Dal punto di vista russo, il risultato più importante dell’accordo stipulato a Sochi consiste appunto nell’avere ottenuto il rispetto turco per “l’integrità territoriale” e “l’unità politica” della Siria, nonché il riconoscimento del processo di pacificazione per mezzo del “Comitato Costituzionale Siriano”, i cui lavori dovrebbero partire nei prossimi giorni a Ginevra.
L’impegno diplomatico di Mosca si è basato in buona parte sul cosiddetto accordo di Adana, siglato nel 1998 tra Siria e Turchia e tuttora in vigore, che stabiliva le modalità della collaborazione tra i due paesi e le facoltà assegnate ad Ankara nell’intervenire oltre i propri confini meridionali per gestire eventuali emergenze legate alle operazioni del PKK curdo.

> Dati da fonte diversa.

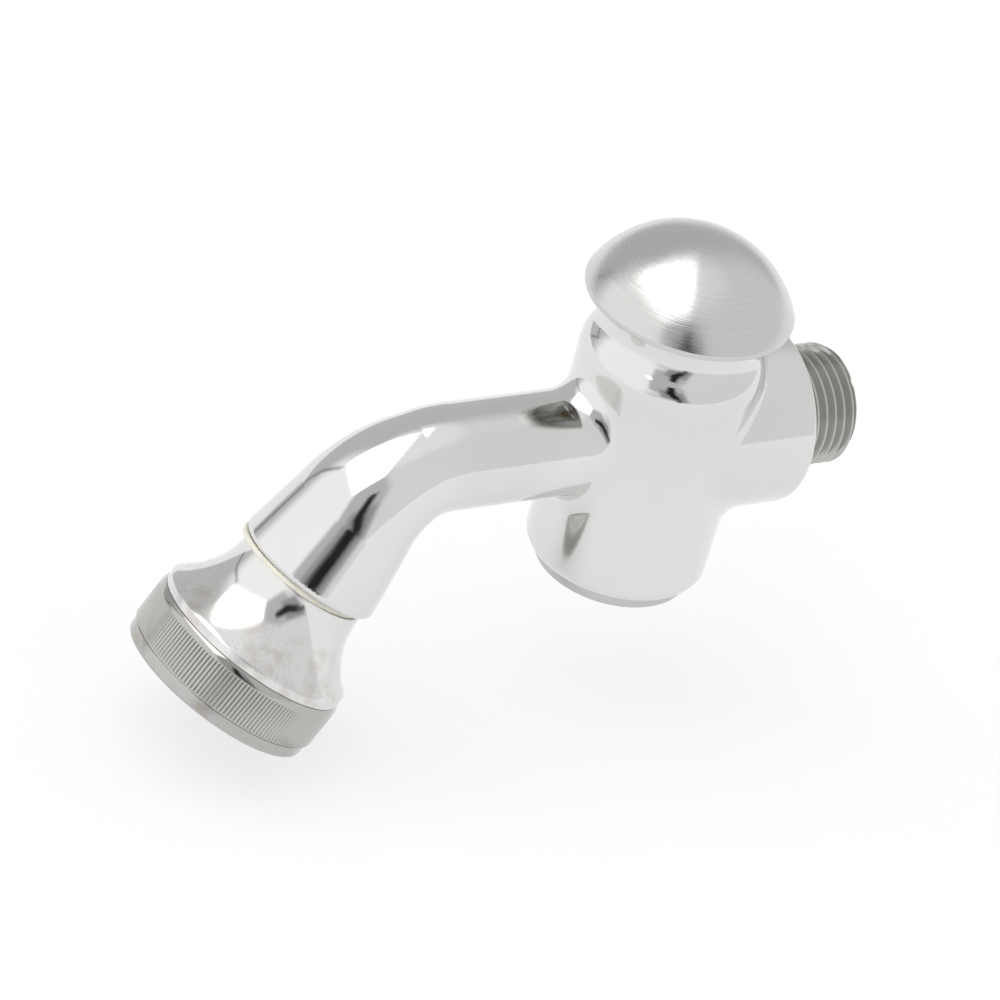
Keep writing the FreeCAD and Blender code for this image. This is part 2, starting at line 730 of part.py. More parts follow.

Su questo presupposto si fondano anche e soprattutto gli auspici russi per un prossimo riavvicinamento tra Erdogan e Assad, a sua volta impossibile senza un accordo per limitare l’intervento militare turco in territorio siriano. L’altra faccia della medaglia è la questione delle milizie curde. Il ritiro del contingente militare americano ha lasciato ai curdi come unica opzione la ricerca di un accordo con Damasco, sempre con la mediazione di Putin, e l’accettazione dei termini fissati da Assad per fermare l’offensiva turca e dei gruppi armati appoggiati da Ankara. La durata dell’occupazione turca del nord della Siria è invece una questione che dovrà essere risolta in futuro, anche se Mosca e Damasco hanno già fatto intendere che nessuna forza straniera dovrà alla fine restare sul territorio siriano senza l’autorizzazione del governo.

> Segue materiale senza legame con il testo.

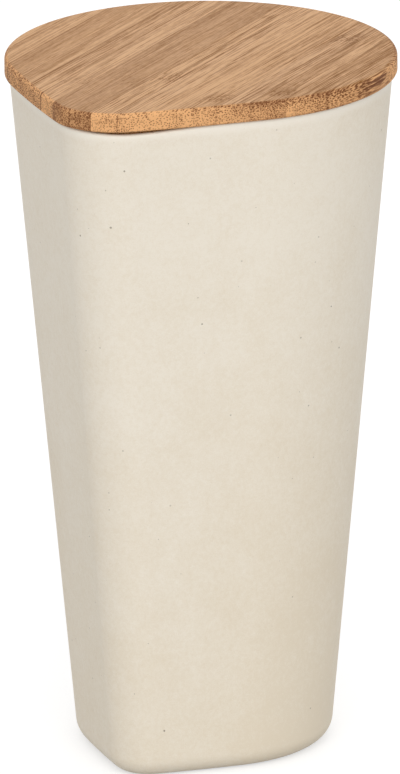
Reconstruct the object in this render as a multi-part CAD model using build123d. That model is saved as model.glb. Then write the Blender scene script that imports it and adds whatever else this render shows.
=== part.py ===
from build123d import *
import os
from math import atan2, ceil, degrees, floor, sqrt

# A tall drop-shaped storage canister with a lift-off bamboo lid.
# Lengths are in millimetres and angles in degrees. Z points up from the table, the round back of the
# outline faces +Y, and its soft corner faces -Y.

# Outline of the body at its rim, seen from above
rim_depth = 144.5          # from the soft corner to the back
back_radius = 64.0         # the round back, so the rim is twice this wide
corner_radius = 20.6       # the soft corner
side_radius = 555.0        # the slight bow of the two sides between them

# Body, one moulded shell that narrows evenly from rim to base
body_height = 231.7
base_width = 85.5
wall = 2.8
floor_thickness = 3.4
base_round = 7.0           # outside edge of the base
inside_round = 5.0         # corner between wall and floor, inside
rim_round = 1.0            # outside edge of the rim
rim_lead_in = 1.0          # bevel inside the rim, which lets the seal slide in
foot_width = 3.5           # flat ring that stands on the table
foot_recess = 0.9          # hollow inside that ring

# Lid board, glued up from bamboo strips that stand on edge, side by side
lid_thickness = 6.3
lid_overhang = 1.55
lid_top_round = 1.55
lid_under_bevel = 0.4
strip_width = 8.6
seam_offset = -0.5         # the seam nearest the middle
grain_lean = 1.7           # the strips lean this much off the lid's own axis
least_strip = 4.0          # an outer strip narrower than this stays part of its neighbour

# Plug under the lid, of the same strips, with a groove for the seal round its side
plug_height = 10.5
plug_gap = 1.0             # to the body's wall, at the plug's lower edge
plug_bevel = 0.8
groove_height = 4.4
groove_depth = 2.5
groove_drop = 2.9          # from the underside of the lid to the groove

# Silicone seal, a band in the groove with thin fins that reach for the wall
seal_seat_gap = 0.1        # behind the band
seal_wall_gap = 0.3        # from a fin's tip to the wall
fin_count = 2
fin_root = 1.3             # a fin's thickness where it leaves the band
fin_tip = 0.5


# Centres and tangent angles of the rim outline
back_y = rim_depth / 2 - back_radius
corner_y = corner_radius - rim_depth / 2
centre_gap = back_y - corner_y
to_back = side_radius - back_radius
to_corner = side_radius - corner_radius
side_drop = (to_back**2 - to_corner**2 + centre_gap**2) / (2 * centre_gap)
side_reach = sqrt(to_back**2 - side_drop**2)
side_y = back_y - side_drop
back_angle = degrees(atan2(side_drop, side_reach))
corner_angle = degrees(atan2(side_drop - centre_gap, side_reach))
side_sweep = back_angle - corner_angle

base_scale = base_width / (2 * back_radius)


def narrowing(height):
    """Size of the body's outline at a height, as a share of its size at the rim."""
    return base_scale + (1 - base_scale) * height / body_height


def outline(height, grow=0.0, level=None):
    """The body's outside outline at a height, moved outwards by grow and drawn at a level."""
    scale = narrowing(height)
    back_size = scale * back_radius + grow
    side_size = scale * side_radius + grow
    corner_size = scale * corner_radius + grow
    arcs = [
        CenterArc((0, scale * back_y), back_size, back_angle, 180 - 2 * back_angle),
        CenterArc((scale * side_reach, scale * side_y), side_size, 180 - back_angle, side_sweep),
        CenterArc((0, scale * corner_y), corner_size, 180 - corner_angle, 180 + 2 * corner_angle),
        CenterArc((-scale * side_reach, scale * side_y), side_size, corner_angle, side_sweep),
    ]
    return Pos(0, 0, height if level is None else level) * Wire(arcs)


def prism(height, grow, bottom, top):
    """A straight block of the outline at a height, moved outwards by grow, from bottom to top."""
    return extrude(make_face(outline(height, grow, bottom)), top - bottom)


def tapered(sections):
    """A block through the given outlines, with straight walls from each to the next."""
    return Part() + Solid.make_loft(sections, ruled=True)


def body():
    """The moulded shell: tapered walls, a floor, a softened rim and a ring foot."""
    floor_level = foot_recess + floor_thickness
    outside = tapered([outline(0), outline(body_height)])
    outside = fillet(outside.edges().group_by(Axis.Z)[0], base_round)
    hollow = tapered([outline(floor_level, -wall), outline(body_height, -wall)])
    hollow = fillet(hollow.edges().group_by(Axis.Z)[0], inside_round)
    bevel = min(rim_lead_in, 0.45 * wall)
    hollow += tapered([outline(body_height - bevel, -wall), outline(body_height, bevel - wall)])
    outside = fillet(outside.edges().group_by(Axis.Z)[-1], min(rim_round, 0.45 * wall))
    return outside - hollow - prism(0, -(base_round + foot_width), 0, foot_recess)


def lid_board():
    """The board over the rim, with a rounded upper edge and a slight bevel under it."""
    board = prism(body_height, lid_overhang, body_height, body_height + lid_thickness)
    levels = board.edges().group_by(Axis.Z)
    board = fillet(levels[-1], lid_top_round)
    return chamfer(board.edges().group_by(Axis.Z)[0], lid_under_bevel)


plug_level = body_height - plug_height
plug_side = -(wall + plug_gap)
groove_top = body_height - groove_drop
groove_bottom = groove_top - groove_height


def plug_board():
    """The plug that centres the lid in the rim, with the groove round its side."""
    plug = prism(plug_level, plug_side, plug_level, body_height)
    plug = chamfer(plug.edges().group_by(Axis.Z)[0], plug_bevel)
    around = prism(plug_level, plug_side + plug_gap, groove_bottom, groove_top)
    return plug - (around - prism(plug_level, plug_side - groove_depth, groove_bottom, groove_top))


def strips(board):
    """A board as the separate strips that it is glued up from, left to right."""
    straight = Rot(0, 0, -grain_lean) * board
    size = straight.bounding_box()
    low, high = size.min.X, size.max.X
    first = ceil((low + least_strip - seam_offset) / strip_width)
    last = floor((high - least_strip - seam_offset) / strip_width)
    seams = [seam_offset + strip_width * n for n in range(first, last + 1)]
    pieces = []
    for left, right in zip([low - strip_width] + seams, seams + [high + strip_width]):
        slab = Pos((left + right) / 2, 0, size.center().Z) * Box(right - left, 2 * rim_depth, 2 * body_height)
        pieces.append(Rot(0, 0, grain_lean) * (straight & slab))
    return pieces


def seal():
    """The seal ring: a band that sits in the groove, with fins spread evenly over its height."""
    pitch = groove_height / fin_count
    sections = [outline(plug_level, plug_side, groove_bottom)]
    for n in range(fin_count):
        middle = groove_bottom + (n + 0.5) * pitch
        sections.append(outline(plug_level, plug_side, middle - fin_root / 2))
        sections.append(outline(middle - fin_tip / 2, -(wall + seal_wall_gap)))
        sections.append(outline(middle + fin_tip / 2, -(wall + seal_wall_gap)))
        sections.append(outline(plug_level, plug_side, middle + fin_root / 2))
    sections.append(outline(plug_level, plug_side, groove_top))
    core = prism(plug_level, plug_side - groove_depth + seal_seat_gap, groove_bottom, groove_top)
    return tapered(sections) - core


os.makedirs("parts", exist_ok=True)
export_step(body(), "parts/canister_body.step")
export_step(seal(), "parts/seal_ring.step")
for name, board in (("lid_strip", lid_board()), ("plug_strip", plug_board())):
    for number, strip in enumerate(strips(board), 1):
        export_step(strip, f"parts/{name}_{number:02d}.step")
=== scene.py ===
from math import atan, atan2, cos, exp, pi, radians, sin, sqrt

import bmesh
import bpy
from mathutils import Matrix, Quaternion, Vector


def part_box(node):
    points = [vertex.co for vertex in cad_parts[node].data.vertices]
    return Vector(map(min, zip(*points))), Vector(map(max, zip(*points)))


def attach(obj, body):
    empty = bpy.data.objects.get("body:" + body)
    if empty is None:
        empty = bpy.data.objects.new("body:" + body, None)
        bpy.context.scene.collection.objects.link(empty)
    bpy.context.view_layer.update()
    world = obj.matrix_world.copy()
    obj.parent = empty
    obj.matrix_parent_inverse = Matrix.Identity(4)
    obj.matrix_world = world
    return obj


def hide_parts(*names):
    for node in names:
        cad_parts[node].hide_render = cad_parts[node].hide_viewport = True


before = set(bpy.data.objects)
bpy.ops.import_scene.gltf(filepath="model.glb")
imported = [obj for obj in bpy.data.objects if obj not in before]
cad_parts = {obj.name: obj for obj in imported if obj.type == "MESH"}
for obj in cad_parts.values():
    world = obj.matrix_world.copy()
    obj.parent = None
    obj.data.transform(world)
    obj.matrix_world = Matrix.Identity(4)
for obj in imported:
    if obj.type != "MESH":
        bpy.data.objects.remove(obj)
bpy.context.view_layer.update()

bl_info = {
    "name": "Storage canister with a bamboo lid",
    "version": (1, 0, 0),
    "blender": (4, 5, 0),
    "location": "3D View > Sidebar > Canister",
    "description": "Makes the shell of a drop-shaped canister and finishes its bamboo lid and its seal",
    "category": "Object",
}

MM = 0.001
LID_STRIPS = sorted(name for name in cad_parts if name.startswith("lid_strip"))
PLUG_STRIPS = sorted(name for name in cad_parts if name.startswith("plug_strip"))
BODY_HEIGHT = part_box("canister_body")[1].z


# Settings that a user would change

def length(name, description, default):
    """A size in metres."""
    return bpy.props.FloatProperty(
        name=name, description=description, default=default, min=0.0, precision=5,
        subtype="DISTANCE", unit="LENGTH")


def colour(name, description, default):
    """A linear colour."""
    return bpy.props.FloatVectorProperty(
        name=name, description=description, default=default, size=3, min=0.0, max=1.0, subtype="COLOR")


def share(name, description, default, most=1.0):
    """A plain number from nought to the most that it may be."""
    return bpy.props.FloatProperty(
        name=name, description=description, default=default, min=0.0, max=most, subtype="FACTOR")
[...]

L’incognita principale che pesa sulla sistemazione concordata a Sochi della Siria nord-orientale è rappresentata dalle decisioni del governo di Washington. Gli ambienti politici e militari americani contrari al disimpegno dalla Siria hanno già convinto Trump a mantenere 200 uomini delle forze speciali nel paese. La permanenza di questo contingente, oltre a essere illegale, crea tuttavia problemi logistici non indifferenti, visti i nuovi scenari, e soprattutto potrebbe avere sempre meno senso dal punto di vista dell’utilità strategica.
L’intenzione della Casa Bianca sarebbe quella di chiudere l’avventura bellica in Siria, sia in previsione della campagna elettorale del 2020 sia per concentrare l’attenzione della macchina da guerra USA sulla minaccia cinese. D’altro canto, non è da sottovalutare la frustrazione dei sostenitori delle mire imperialistiche americane in Medio Oriente per le dinamiche in atto in Siria che comportano vantaggi su tutti i fronti per Russia, Iran e la stessa Cina. Questi ambienti di potere negli USA eserciteranno pressioni enormi nelle prossime settimane per convincere la Casa Bianca a riconfermare il proprio impegno in Siria, soprattutto dopo che mercoledì Trump ha definito “permanente” il cessate il fuoco e deciso la cancellazione delle sanzioni imposte alla Turchia.
In termini più ampi, dall’accordo Erdogan-Putin e dall’eventuale stabilizzazione del teatro siriano, in definitiva senza il contributo americano, deriva una potenziale marginalizzazione dell’Occidente e l’emergere di un equilibrio che fa in primo luogo della Russia la potenza più influente nella regione mediorientale. Come stanno già evidenziando svariati commentatori sui media ufficiali in Europa e negli Stati Uniti, un’evoluzione strategica di questo genere rischia di avere conseguenze al di là del Medio Oriente.
In questo quadro vanno inserite le minacce dei giorni scorsi di un intervento militare decisamente massiccio provenienti da Washington e Berlino. Il segretario di Stato americano Pompeo non ha addirittura escluso, se ci fosse la necessità, di un’operazione USA contro la Turchia, cioè un alleato NATO. Il ministro della Difesa tedesca, Annegret Kramp-Karrenbauer, ha invece ipotizzato una forza di “stabilizzazione” NATO nel nord-est della Siria. Se anche quest’ultima ipotesi prevedrebbe una qualche collaborazione con Russia e Turchia, le reali motivazioni dell’operazione appaiono tutt’altro che pacifiche, poiché hanno a che fare con il tentativo di promuovere e difendere gli interessi europei in Medio Oriente.
Ad ogni modo, per il momento è l’asse Mosca-Ankara a offrire la migliore soluzione al disastro siriano. Se l’intesa tra Erdogan e Putin dovesse dare i propri frutti, sono in molti a vedere una più o meno imminente iniziativa congiunta per affrontare anche l’ultimo nodo irrisolto del conflitto, vale a dire la liberazione della provincia di Idlib dal controllo delle forze fondamentaliste anti-Assad, fino ad ora in grado di resistere anche grazie all’appoggio garantito a molte di esse proprio dalla Turchia di Erdogan.